AVAILABLE DATA ▸
━━━━━━━━

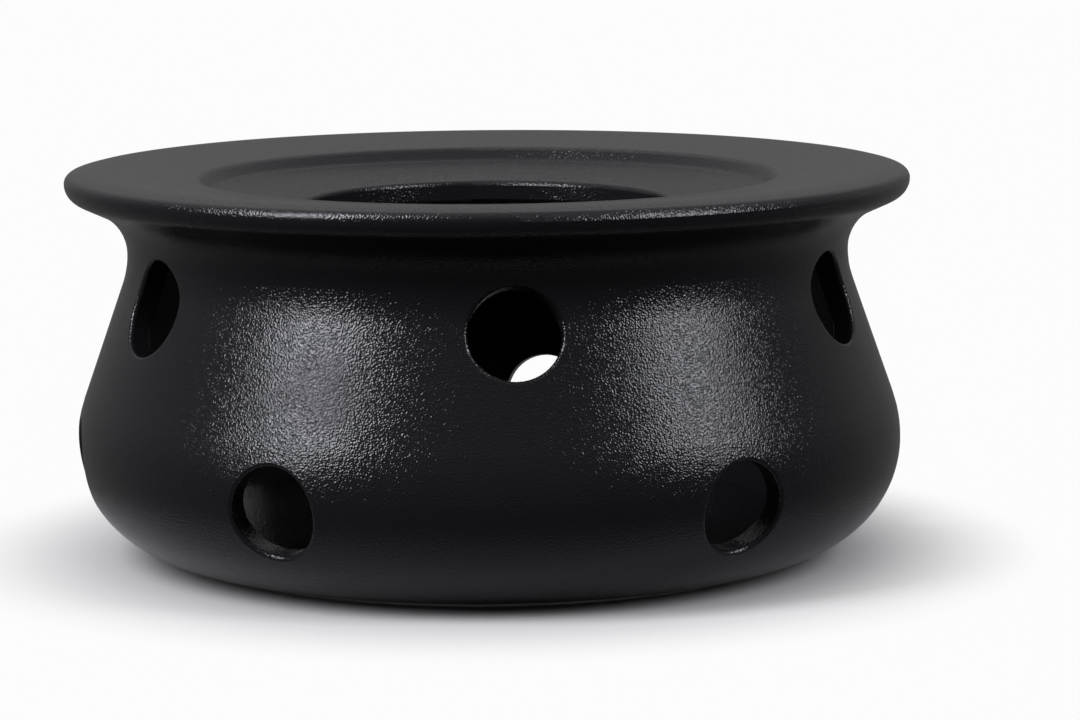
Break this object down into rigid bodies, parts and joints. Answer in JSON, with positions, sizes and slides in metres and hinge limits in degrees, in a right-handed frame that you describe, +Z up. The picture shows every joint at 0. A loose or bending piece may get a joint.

━━━━━━━━

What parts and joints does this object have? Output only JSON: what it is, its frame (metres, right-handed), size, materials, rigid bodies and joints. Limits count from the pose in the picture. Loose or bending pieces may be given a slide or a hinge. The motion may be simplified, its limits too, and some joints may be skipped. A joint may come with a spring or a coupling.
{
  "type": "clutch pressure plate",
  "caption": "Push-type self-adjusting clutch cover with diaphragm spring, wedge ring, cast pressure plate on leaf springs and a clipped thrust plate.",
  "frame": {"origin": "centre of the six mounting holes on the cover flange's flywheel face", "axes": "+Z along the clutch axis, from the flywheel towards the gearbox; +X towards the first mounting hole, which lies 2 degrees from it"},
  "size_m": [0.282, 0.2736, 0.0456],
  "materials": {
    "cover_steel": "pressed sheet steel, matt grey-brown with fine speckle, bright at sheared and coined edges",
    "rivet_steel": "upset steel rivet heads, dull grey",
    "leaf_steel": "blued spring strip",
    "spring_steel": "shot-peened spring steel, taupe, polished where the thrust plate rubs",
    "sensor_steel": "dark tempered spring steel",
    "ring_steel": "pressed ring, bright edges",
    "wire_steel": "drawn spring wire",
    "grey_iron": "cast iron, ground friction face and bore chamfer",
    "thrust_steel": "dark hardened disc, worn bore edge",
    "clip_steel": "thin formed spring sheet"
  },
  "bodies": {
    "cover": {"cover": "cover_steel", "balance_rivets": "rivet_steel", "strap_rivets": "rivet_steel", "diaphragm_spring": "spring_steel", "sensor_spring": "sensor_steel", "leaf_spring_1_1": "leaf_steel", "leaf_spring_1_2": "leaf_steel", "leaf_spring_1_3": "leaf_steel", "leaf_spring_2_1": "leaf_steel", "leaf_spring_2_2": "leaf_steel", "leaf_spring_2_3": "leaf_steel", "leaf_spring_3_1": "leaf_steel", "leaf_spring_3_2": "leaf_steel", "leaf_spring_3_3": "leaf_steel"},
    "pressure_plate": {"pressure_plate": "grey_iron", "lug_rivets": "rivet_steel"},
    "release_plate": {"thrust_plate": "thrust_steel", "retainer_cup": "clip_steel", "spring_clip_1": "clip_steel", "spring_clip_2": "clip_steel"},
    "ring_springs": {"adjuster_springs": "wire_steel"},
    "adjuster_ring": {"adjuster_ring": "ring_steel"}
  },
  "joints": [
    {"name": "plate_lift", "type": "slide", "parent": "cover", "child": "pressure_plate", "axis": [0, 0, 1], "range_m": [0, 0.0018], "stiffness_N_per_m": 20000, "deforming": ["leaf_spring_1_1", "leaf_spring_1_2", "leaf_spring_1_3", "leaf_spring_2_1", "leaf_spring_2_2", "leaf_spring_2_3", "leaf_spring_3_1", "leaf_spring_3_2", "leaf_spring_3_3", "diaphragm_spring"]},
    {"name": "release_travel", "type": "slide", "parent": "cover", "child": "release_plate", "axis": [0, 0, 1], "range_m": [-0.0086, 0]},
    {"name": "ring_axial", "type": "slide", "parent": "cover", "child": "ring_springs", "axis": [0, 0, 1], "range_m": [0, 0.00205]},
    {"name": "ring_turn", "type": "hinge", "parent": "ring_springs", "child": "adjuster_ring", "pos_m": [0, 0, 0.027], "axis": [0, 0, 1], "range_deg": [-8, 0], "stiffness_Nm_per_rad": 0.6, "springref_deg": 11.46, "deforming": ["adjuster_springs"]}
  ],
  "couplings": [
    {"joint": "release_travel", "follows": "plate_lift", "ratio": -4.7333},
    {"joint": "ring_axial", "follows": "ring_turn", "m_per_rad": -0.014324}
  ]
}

━━━━━━━━

STATED GOAL ▸ Select every line in the material above where the string "hinge" occurs, and copy it.

ANSWER FOR THIS EXERCISE ▸
Break this object down into rigid bodies, parts and joints. Answer in JSON, with positions, sizes and slides in metres and hinge limits in degrees, in a right-handed frame that you describe, +Z up. The picture shows every joint at 0. A loose or bending piece may get a joint.
What parts and joints does this object have? Output only JSON: what it is, its frame (metres, right-handed), size, materials, rigid bodies and joints. Limits count from the pose in the picture. Loose or bending pieces may be given a slide or a hinge. The motion may be simplified, its limits too, and some joints may be skipped. A joint may come with a spring or a coupling.
    {"name": "ring_turn", "type": "hinge", "parent": "ring_springs", "child": "adjuster_ring", "pos_m": [0, 0, 0.027], "axis": [0, 0, 1], "range_deg": [-8, 0], "stiffness_Nm_per_rad": 0.6, "springref_deg": 11.46, "deforming": ["adjuster_springs"]}